FANG: Why do you make the types of films you do?

NOÉ: When I do movies, I think of what I want to see on the screen. I don’t think of who is going to be in the theater next to me, or when I’m not there. You consider an audience that would be made of people exactly like you—your father, your sister and your best friends. If some people get offended, it’s their problem, not mine. I know what I want to see, I know that I was not offended when I saw DELIVERANCE or STRAW DOGS or TAXI DRIVER. Some movies are shocking, but if they stick in your mind, that means they had some power, they generated a dream that seemed almost real. I’m obsessed with many movies; there are some I’ve seen 10 times, some I’ve seen 20. For example, you know how many times I’ve seen ANDALUSIAN DOG by Luis Buñuel, or [Kenneth Anger’s] INAUGURATION OF THE PLEASURE DOME? I can watch both movies over and over again. I never get tired; maybe it’s because they’re not narrative, and it’s easier to watch those repeatedly. Maybe when movies are too narrative, you put them in a closet and you know what they’re made of.
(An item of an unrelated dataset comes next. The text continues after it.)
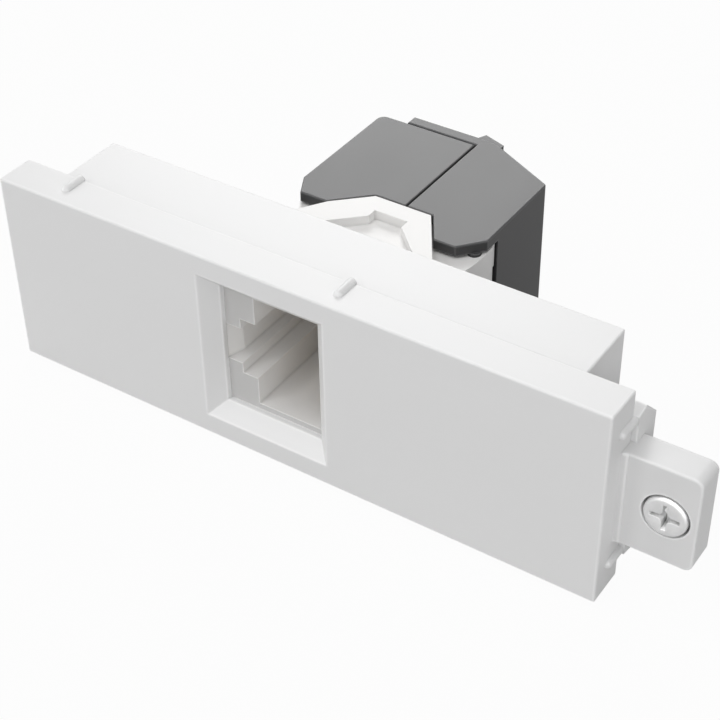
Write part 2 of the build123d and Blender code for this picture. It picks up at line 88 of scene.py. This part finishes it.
# Node maths


class Wire:
    # one output of a shader node, on which + - and * add Math nodes

    def __init__(self, tree, socket=None):
        self.tree = tree
        self.socket = socket

    def node(self, kind, settings=None, inputs=None, output=0):
        # any node: its settings first, then a value or a link for each input
        made = self.tree.nodes.new(kind)
        for name, value in (settings or {}).items():
            setattr(made, name, value)
        for name, value in (inputs or {}).items():
            if isinstance(value, Wire):
                self.tree.links.new(value.socket, made.inputs[name])
            else:
                made.inputs[name].default_value = value
        return Wire(self.tree, made.outputs[output])

    def maths(self, operation, first, second):
        return self.node("ShaderNodeMath", {"operation": operation}, {0: first, 1: second})

    def __add__(self, other):
        return self.maths("ADD", self, other)

    def __radd__(self, other):
        return self.maths("ADD", other, self)

    def __sub__(self, other):
        return self.maths("SUBTRACT", self, other)

    def __rsub__(self, other):
        return self.maths("SUBTRACT", other, self)

    def __mul__(self, other):
        return self.maths("MULTIPLY", self, other)

    def __rmul__(self, other):
        return self.maths("MULTIPLY", other, self)

    def ease(self, low, high):
        # 0 below low, 1 above high, smooth between
        return self.node(
            "ShaderNodeMapRange",
            {"interpolation_type": "SMOOTHSTEP"},
            {"Value": self, "From Min": low, "From Max": high},
        )

    def blend(self, dark, light):
        # a colour between two, by this value
        return self.node(
            "ShaderNodeMix",
            {"data_type": "RGBA"},
            {0: self, 6: dark, 7: light},
            output=2,
        )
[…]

FANG: What is your next project?

NOÉ: I want to do an erotic love story, but one that you could not say is erotic; it’s going to contain explicit sex.

FANG: Like CRIMES OF PASSION?

NOÉ: Yeah, more like a joyful version of IN THE REALM OF THE SENSES, like sex is in real life, and how love is in real life—made of sperm and tears.

FANG: Did you go to film school?

NOÉ: I did, but I didn’t do so many commercials [afterward]. I did maybe three or four music videos and two or three commercials. I scare all of those people. I may be too obsessive to work in that industry. Ever since graduating I have been working as an assistant director, then directing features. I’m not very money-driven.

FANG: When audiences watch your films, what do you want people to get out of them?

NOÉ: I want them to enjoy the experience. If you build a rollercoaster, you want people to come out happy. I’m building a rollercoaster and I want them to come out scared, and then they will be happy.